System News
The New Model for Software: Sun's Rich Green on Open Source
It's All Open Source and the Choice Is the Customer's
August 26, 2008,
Volume 126, Issue 4

The general view that we developed internally is that everything, everything, everything is open source.... Rich Green
 

When Rich Green, Sun EVP for software, sat down for an interview with Al Riske, he demonstrated two attributes the writer says he is noted for: congeniality and impatience. Both were in evidence as the pair discussed the open source marketing strategy at Sun. Looking into the activities of Green and his team, Riske discovered that, as he writes, they "...aren't simply throwing source code over the wall and waiting for good things to happen."

According to Green, "It's a much more sophisticated model than just, 'Let's make everything open source.'You open it up and everybody likes your stuff. So what? Certainly in the long term it has tangible benefits in terms of brand recognition and innovation happening on our technology, but there has to be a more direct coupling of these activities to Sun's business model if it's going to justify the work," he says.

To that end, the team has shifted its focus from counting downloads to capturing registrations, Riske observes.

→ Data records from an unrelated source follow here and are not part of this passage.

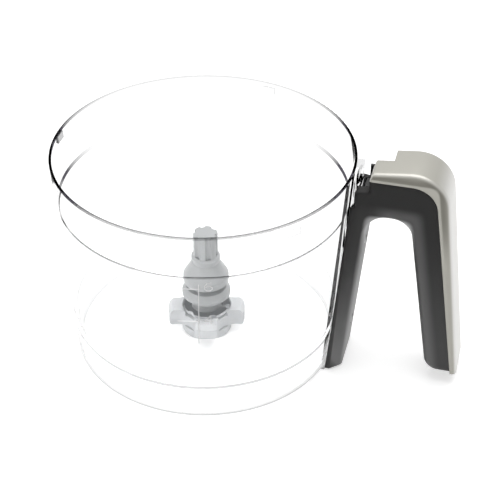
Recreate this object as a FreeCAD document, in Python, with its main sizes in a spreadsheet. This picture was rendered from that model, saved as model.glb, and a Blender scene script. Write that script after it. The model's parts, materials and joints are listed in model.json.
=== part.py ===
import FreeCAD, Part
import math
import os

import Sketcher
from FreeCAD import Placement, Rotation, Vector

# A food processor bowl: a clear tapered bowl with a foot skirt, a two-legged
# handle with a satin cover, a drive spindle held in a bearing in the floor, and
# a sprung rod in the handle that tells the machine that the lid is locked.
# The origin is on the bowl's axis in the plane of its foot, +Z is up, and the
# handle points along +X. Lengths are in millimetres.

# The driving dimensions. Each one is a cell of the sheet, and every sketch and
# solid takes its sizes from there.
SIZES = {
    # The clear bowl: heights are above the foot, radii are to the outside.
    "bowl_height": 132.0,
    "rim_radius": 88.0,
    "foot_radius": 80.9,
    "bowl_wall": 2.2,
    "floor_top": 21.5,
    "floor_thickness": 2.5,
    "floor_corner": 4.0,
    "ledge_drop": 27.8,
    "ledge_width": 0.7,
    "rim_rounding": 0.5,
    "hub_radius": 13.2,
    "hub_rise": 4.7,
    "hub_bore": 9.5,
    "collar_radius": 37.0,
    "collar_wall": 2.2,
    "collar_lift": 1.0,
    # The clear rail and rim bracket that carry the handle.
    "rail_foot": 2.0,
    "rail_head": 3.4,
    "rail_half_foot": 21.4,
    "rail_half_head": 17.2,
    "rail_drop": 14.0,
    "bracket_depth": 4.4,
    "bracket_drop": 1.6,
    "bracket_slot": 1.7,
    "bracket_slot_half": 11.0,
    "bracket_slot_depth": 9.0,
    "boss_radius": 3.6,
    "boss_length": 3.2,
    "pilot_radius": 1.25,
    "low_screw": 26.0,
    "high_screw_drop": 46.0,
    # The lid lugs under the rim.
    "lug_width": 8.0,
    "lug_height": 4.4,
    "lug_reach": 1.8,
    "lug_drop": 4.0,
    # The drive spindle and its shaft.
    "shaft_radius": 4.0,
    "shaft_foot": 3.4,
    "shaft_socket_drop": 6.7,
    "spindle_foot": 37.0,
    "spindle_top": 72.7,
    "spline_radius": 7.4,
    "spline_length": 15.5,
    "flute_radius": 2.1,
    "flute_depth": 1.4,
    "neck_radius": 8.8,
    "neck_chamfer": 1.2,
    "neck_length": 2.2,
    "waist_radius": 8.4,
    "waist_length": 1.2,
    "waist_step": 1.0,
    "waist_slope": 1.8,
    "dome_radius": 14.0,
    "dome_foot": 38.5,
    "dome_shoulder": 43.0,
    "dome_slope_radius": 11.9,
    "dome_slope_rise": 3.6,
    "dome_rounding": 1.6,
    "dome_wall": 1.9,
    "spindle_hub": 6.6,
    # The bearing housing in the floor.
    "housing_flange": 15.0,
    "housing_top": 34.0,
    "housing_foot": 15.9,
    "flange_chamfer": 1.4,
    "flange_height": 3.6,
    "flange_step": 2.4,
    "flange_rounding": 1.0,
    "neck_clearance": 0.1,
    "gasket_thickness": 1.0,
    "gasket_width": 3.4,
    "bush_wall": 2.0,
    "bush_length": 7.0,
    "running_clearance": 0.05,
    "seal_height": 2.4,
    "seal_width": 3.2,
    "nut_radius": 14.0,
    "nut_height": 2.8,
    "nut_chamfer": 0.6,
    "scallop_radius": 3.0,
    "scallop_aside": 1.6,
    # The drive coupling under the floor.
    "coupling_radius": 24.0,
    "coupling_drop": 0.8,
    "coupling_foot": 1.6,
    "lobe_foot": 7.0,
    "lobe_chamfer": 1.2,
    "lobe_shoulder": 2.2,
    "lobe_gap_radius": 12.3,
    "lobe_gap_centre": 26.4,
    "socket_radius": 15.2,
    "skirt_radius": 15.5,
    "skirt_wall": 2.2,
    "hub_web": 7.4,
    "washer_radius": 8.5,
    "washer_thickness": 1.0,
    "washer_play": 0.1,
    "ring_radius": 6.6,
    "ring_thickness": 0.9,
    "groove_depth": 0.5,
    # The handle: leg lines lean by so much for each millimetre of height.
    "handle_half": 14.6,
    "skirt_rise": 3.0,
    "cover_rise": 7.6,
    "cover_slope": 0.12,
    "cover_gap": 5.8,
    "cover_end_lean": 1.4,
    "cover_wall": 2.2,
    "cover_bend": 21.0,
    "cover_edge": 3.2,
    "cover_end_rounding": 1.2,
    "skirt_bend": 15.0,
    "leg_reach": 71.6,
    "leg_lean": 0.13,
    "leg_end": 7.5,
    "seam_depth": 3.6,
    "seam_lean": 0.155,
    "palm_depth": 18.9,
    "palm_lean": 0.165,
    "root_depth": 8.7,
    "root_flare": 0.0287,
    "head_depth": 23.8,
    "arch_bend": 12.0,
    "grip_edge": 4.0,
    "toe_bend": 9.0,
    "grip_foot": 1.0,
    "flare_foot": 20.8,
    "flare_head": 16.6,
    "head_inset": 0.4,
    "sill_drop": 7.0,
    "recess_depth": 15.0,
    "recess_side": 9.0,
    "piece_clearance": 0.2,
    "notch_length": 11.2,
    "notch_side": 1.0,
    # The lid interlock in the handle.
    "rod_radius": 1.5,
    "rod_offset": 8.0,
    "rod_depth": 5.6,
    "rod_flare": 0.02,
    "rod_foot": 5.0,
    "rod_hold": 2.2,
    "rod_travel": 4.0,
    "rod_chamfer": 0.5,
    "seat_drop": 14.2,
    "spring_radius": 2.3,
    "spring_wire": 0.3,
    "spring_turns": 5.0,
    "spring_play": 0.05,
    "guide_radius": 2.9,
    "guide_length": 4.0,
    "clip_radius": 2.6,
    "clip_thickness": 0.8,
    "bezel_drop": 7.5,
    "bezel_plate": 2.2,
    "cheek_rise": 1.1,
    "cheek_wall": 1.4,
    "cheek_reach": 3.4,
    "button_length": 8.6,
    "button_width": 8.6,
    "button_rise": 4.0,
    "button_step": 2.6,
    "button_ramp": 2.4,
    "button_clearance": 0.4,
    # The screws that hold the handle and its cover.
    "screw_radius": 1.2,
    "screw_head": 2.9,
    "screw_head_height": 2.0,
    "screw_head_rounding": 0.4,
    "screw_length": 7.0,
    "cover_screw_length": 14.0,
    "cover_screw_height": 26.0,
    "cover_boss_radius": 3.4,
    "cover_boss_length": 6.6,
}

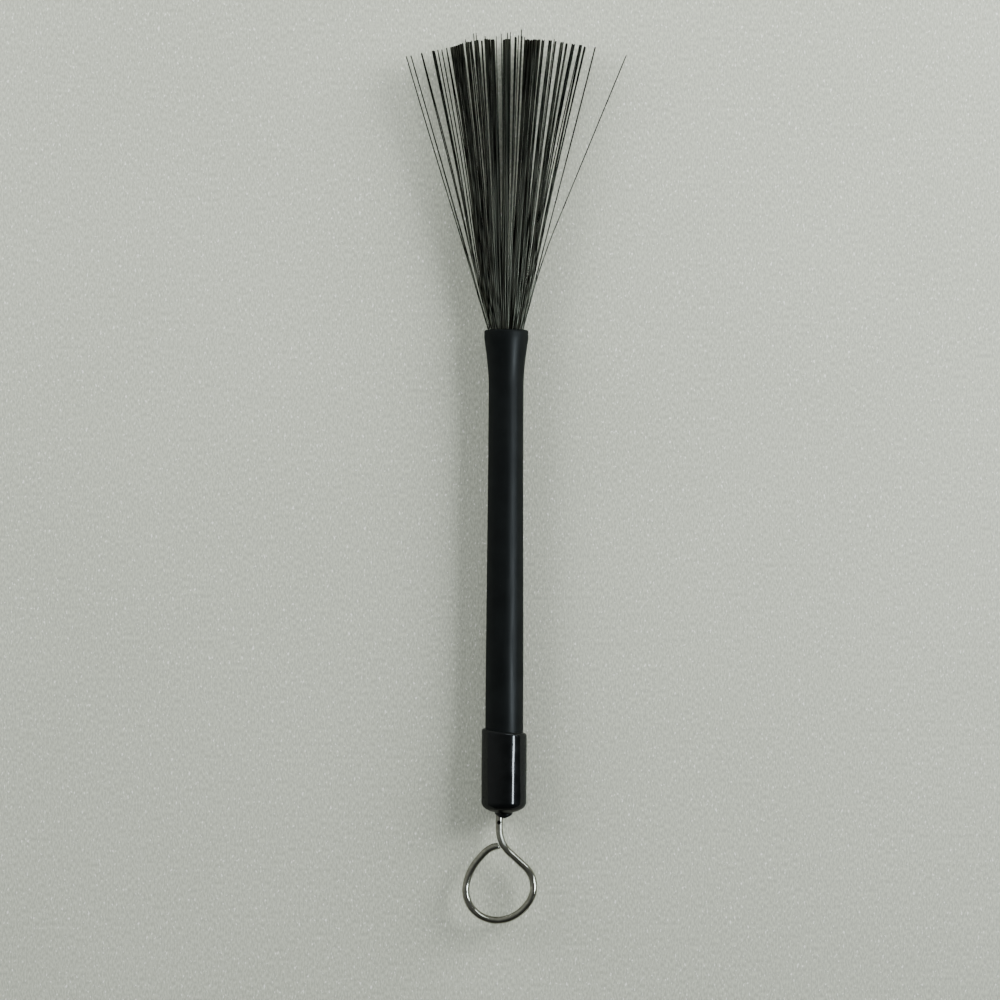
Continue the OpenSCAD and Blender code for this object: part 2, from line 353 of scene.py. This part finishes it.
def pale_floor():
    """A pale painted surface: a short streaky grain along Y and a few bright specks, which are
    painted glints.
    """
    s = Surface("pale_floor", specular=0.3)
    cloud = s.grain(9, detail=3)
    streaks = s.grain(1900, detail=1, roughness=0.5, stretch=(1, 0.34, 1))
    # painted glints: bright specks put into the floor's colour
    dust_and_glint_specks = s.between(s.grain(1250, detail=1, stretch=(1, 0.45, 1)), 0, 1, 0.66, 0.72)
    light = s.mixed(s.between(cloud, 0, 1), (0.655, 0.683, 0.583), (0.685, 0.712, 0.610))
    dull = s.mixed(s.between(cloud, 0, 1), (0.47, 0.492, 0.415), (0.495, 0.517, 0.439))
    s.colour(s.mixed(dust_and_glint_specks, s.mixed(s.between(streaks, 0, 1, 0.36, 0.64), dull, light),
                     (0.96, 0.96, 0.92)))
    s.rough(s.between(cloud, 0.55, 0.65))
    s.bump([(streaks, 0.05 * MM)])
    return s.material


GRIP_RUBBER = rubber("rubber_grip", (0.0033, 0.0042, 0.0044), (0.0053, 0.0065, 0.0068),
                     (0.030, 0.032, 0.032), 0.058)
RING_RUBBER = rubber("rubber_ring", (0.010, 0.010, 0.010), (0.020, 0.020, 0.020),
                     (0.06, 0.06, 0.06), 0.2)
VINYL = vinyl()
PLATED = plated()
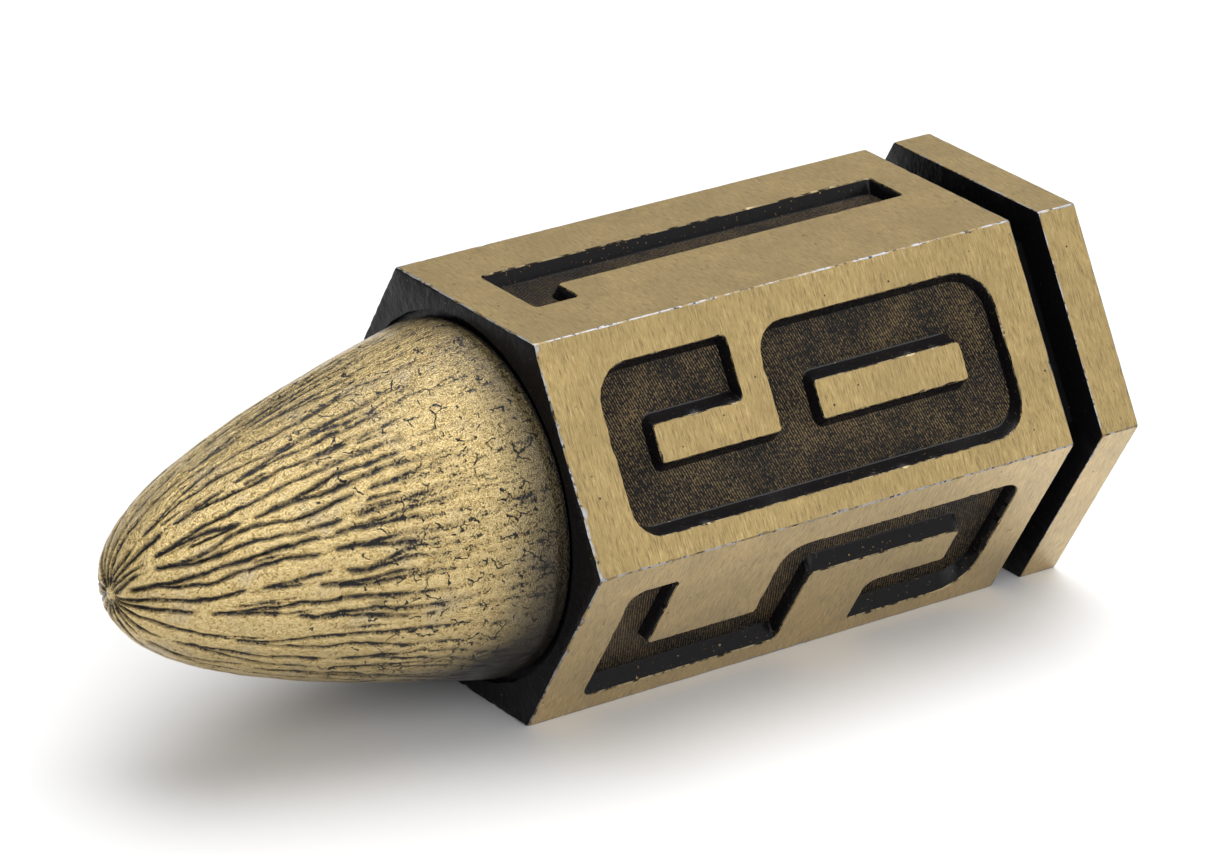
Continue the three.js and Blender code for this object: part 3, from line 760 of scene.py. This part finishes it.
def bark_brass():
    """The nose: gold on the crests, black in the furrows and cracks, speckled, and sooty round the base, with
    painted shade in the broad valleys and on the underside.
    """
    p = Paint("bark_brass")
    furrow, hollow_shade = p.attribute("furrow"), p.attribute("hollow_shade")
    soot_and_underside_shade, cracked = p.attribute("soot_and_underside_shade"), p.attribute("cracked")
    fine = p.noise((9000, 9000, 9000), 2, 0.7)
    grain = p.noise((2200, 4200, 4200), 3, 0.65, shift=(4, 4, 4))
    mottle = p.noise((800, 1500, 1500), 3, 0.6, shift=(2, 8, 5))
    clouds = p.noise((420, 420, 420), 2, 0.5)
    tone = p.sum(p.times(fine, 0.55), p.times(grain, 0.45))
    shade = p.mix(p.steps(tone, 0.34, 0.44), OLIVE, GOLD)
    shade = p.mix(p.steps(tone, 0.42, 0.54), shade, PALE_GOLD)
    shade = p.mix(p.steps(clouds, 0.5, 0.8, 0.0, 0.3), shade, SILVER)
    # Painted shade: dark brown in the broad valleys round the furrows.
    shade = p.mix(p.steps(hollow_shade, 0.2, 0.9, 0.0, 0.7), shade, colour(0.1, 0.068, 0.026))
    # Near black with the soot round the base and the painted shade on the underside, which also add to the
    # black cover below.
    shade = p.mix(p.steps(soot_and_underside_shade, 0.05, 0.9, 0.0, 0.95), shade, colour(0.018, 0.018, 0.021))
    specks = p.sum(p.times(tone, -3.4), p.times(mottle, -1.5))
    dark = p.sum(furrow, p.times(soot_and_underside_shade, 0.35), p.math("ADD", specks, 2.45))
    cover = p.steps(dark, 0.44, 0.8)
    patches = p.noise((1100, 1400, 1400), 2, 0.5, shift=(6, 1, 3))
    line = p.steps(p.crackle(760, 0.6), 0.034, 0.018)
    cracks = p.times(line, p.steps(p.sum(patches, cracked), 0.54, 0.57))
    cover = p.math("MAXIMUM", cover, cracks)
    shade = p.mix(cover, shade, BLACK)
    height = p.math("SUBTRACT", p.sum(grain, fine), p.times(cracks, 1.5))
    normal = p.bump(height, 0.13)
    return p.finish(shade, p.blend(cover, 1.0, 0.3), 0.27, normal, shine=0.2, coat=0.3)


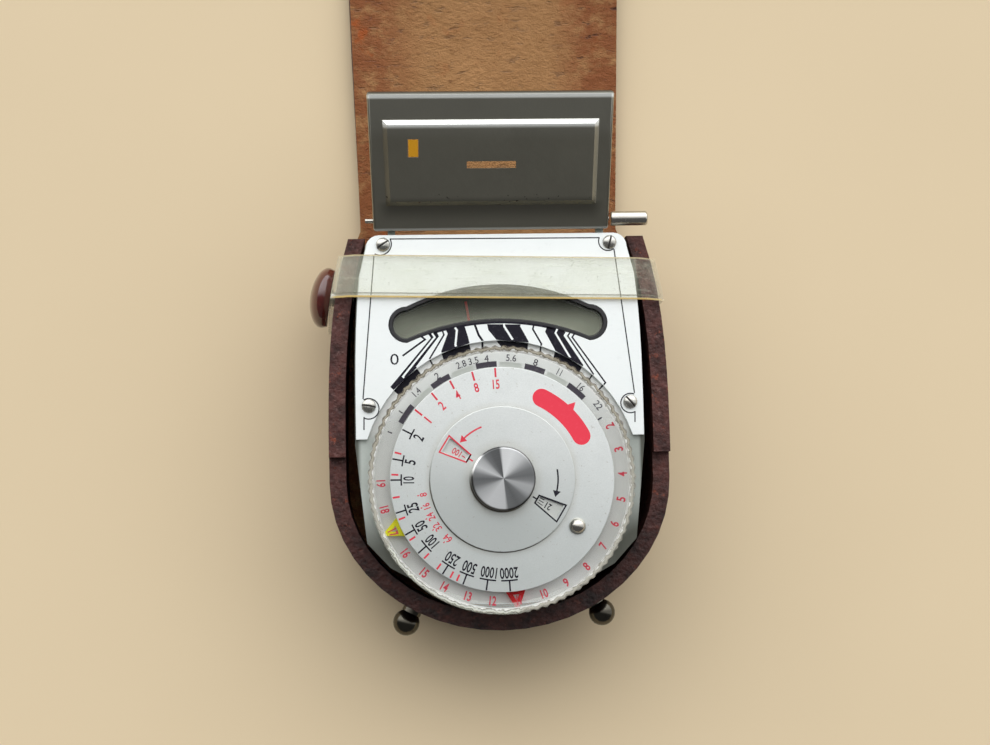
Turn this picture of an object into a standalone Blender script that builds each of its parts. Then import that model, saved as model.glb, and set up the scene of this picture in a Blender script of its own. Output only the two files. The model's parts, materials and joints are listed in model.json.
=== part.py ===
"""Selenium light meter with a calculator dial, lying on its back in its open leather case.

Lengths are in metres. +Z points up out of the dial, +Y towards the cell and its lid, and +X to
the right. The origin is where the axis of the dial meets the surface that the case lies on.
"""

import math

import bmesh
import bpy
from mathutils import Matrix, Vector

# Clearances
SEAT = 0.0003          # between pieces that rest on each other or are cut by each other
RUN = 0.0001           # around a shaft that turns in its hole
SLIP = 0.0002          # between discs that slide over each other
OVERRUN = 0.001        # how far a cutter runs past what it cuts
MERGE = 0.000001       # welding distance

# Roundness, in steps for a full turn
FINE_STEPS = 60
ROUND_STEPS = 28
SMALL_STEPS = 12

# Leather case
LEATHER = 0.0020
WALL_LEATHER = 0.0032
CASE_SIDE_GAP = 0.0018
CASE_FOOT_GAP = 0.0019
MOUTH_INSET = 0.0006
CASE_TAPER = 0.0042
TAPER_POWER = 3.5
CASE_SIDE_STEPS = 9
CASE_BEND_STEPS = 12
WALL_INSET = 0.0004
WALL_STEP = 0.0021
WALL_NOTCH_Y = 0.0048

# Flap of the case
FOLD_REACH = 0.0050
FLAP_LENGTH = 0.1120
FLAP_FOLD_INSET = 0.0063
FLAP_END_INSET = 0.0035
FLAP_END_ROUND = 0.0220
FLAP_HOLE_RADIUS = 0.0017
FLAP_HOLE_INSET = 0.0065
FLAP_HOLE_SHARE = 0.6414
FLAP_FLAT = 0.0060
FLAP_RISE = 0.0300
FLAP_WAVE = 0.00025
FLAP_WAVE_LENGTH = 0.0565
FLAP_CURL = 0.0009
FLAP_CURL_POWER = 5.0
FLAP_LINE_SHARES = (-0.9, -0.7, -0.4, 0.0, 0.4, 0.7, 0.9)
FLAP_LINES = 14

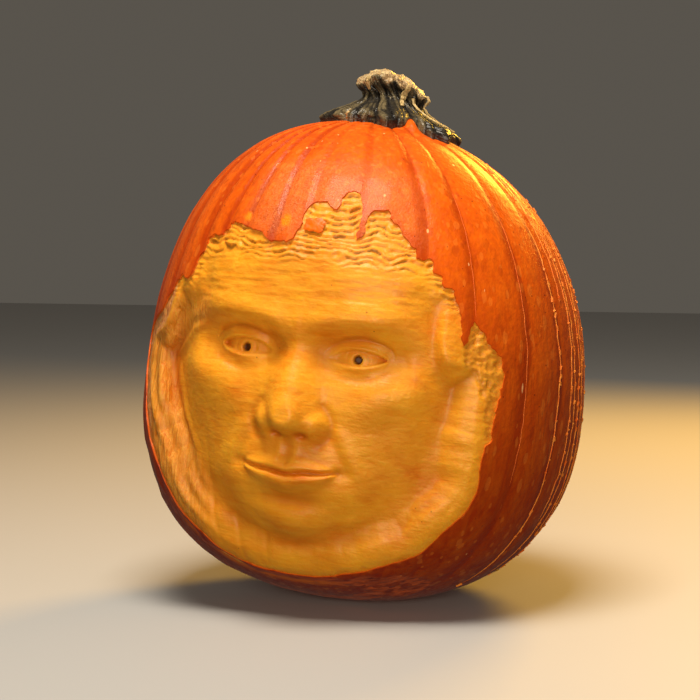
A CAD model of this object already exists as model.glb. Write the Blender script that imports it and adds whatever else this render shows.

"The conceptual trade-off we have at Sun is we'll give you all of this technology; in exchange, we would like you to register with us so we can understand who you are and what you're doing with our technology," Green says. That, he adds, is the very core of the business model, Riske writes.

Green says that Sun's entire open-source business includes downloadable binaries with a registration opt-in, and Sun has made sure customers will discover an attractive value-add when they do elect to opt-in.

When customers do register, they provide more than just a lead, Green continues, they create an opportunity for Sun to develop a more detailed picture of a customer with every download, a picture that can be handed off to a sales rep, providing an explicit view of what additional products and/or services that customer might have an interest in.

A perfect indication of just how completely Green believes in open source comes in his remark that, "The general view that we developed internally is that everything, everything, everything is open source, and the only thing we would sell to individuals who use our technology is something called service or support," he says.

Green cites the example of Facebook, which deployed and created a thriving business using MySQL and, only when the company needed the expertise they could access with a subscription did they sign up, recognizing that there was clearly useful additional value for the enterprise in becoming a subscriber.

The move to a subscription, Green says, stems from a recognition by the customer of the truth in the assertion by Sun: " Spend money and we'll save you time." The value of the company's non-open source technologies has been demonstrated to the user.

Another example Green cites to explain the open source strategy involves the xVM Server, which is offered with the basic server management tools a customer requires. Come time to deploy the xVM Server on a larger scale, he continues, the customer may see value in the xVM Ops Center solution, which can enable the control of thousands of systems and provide savings of time and capital.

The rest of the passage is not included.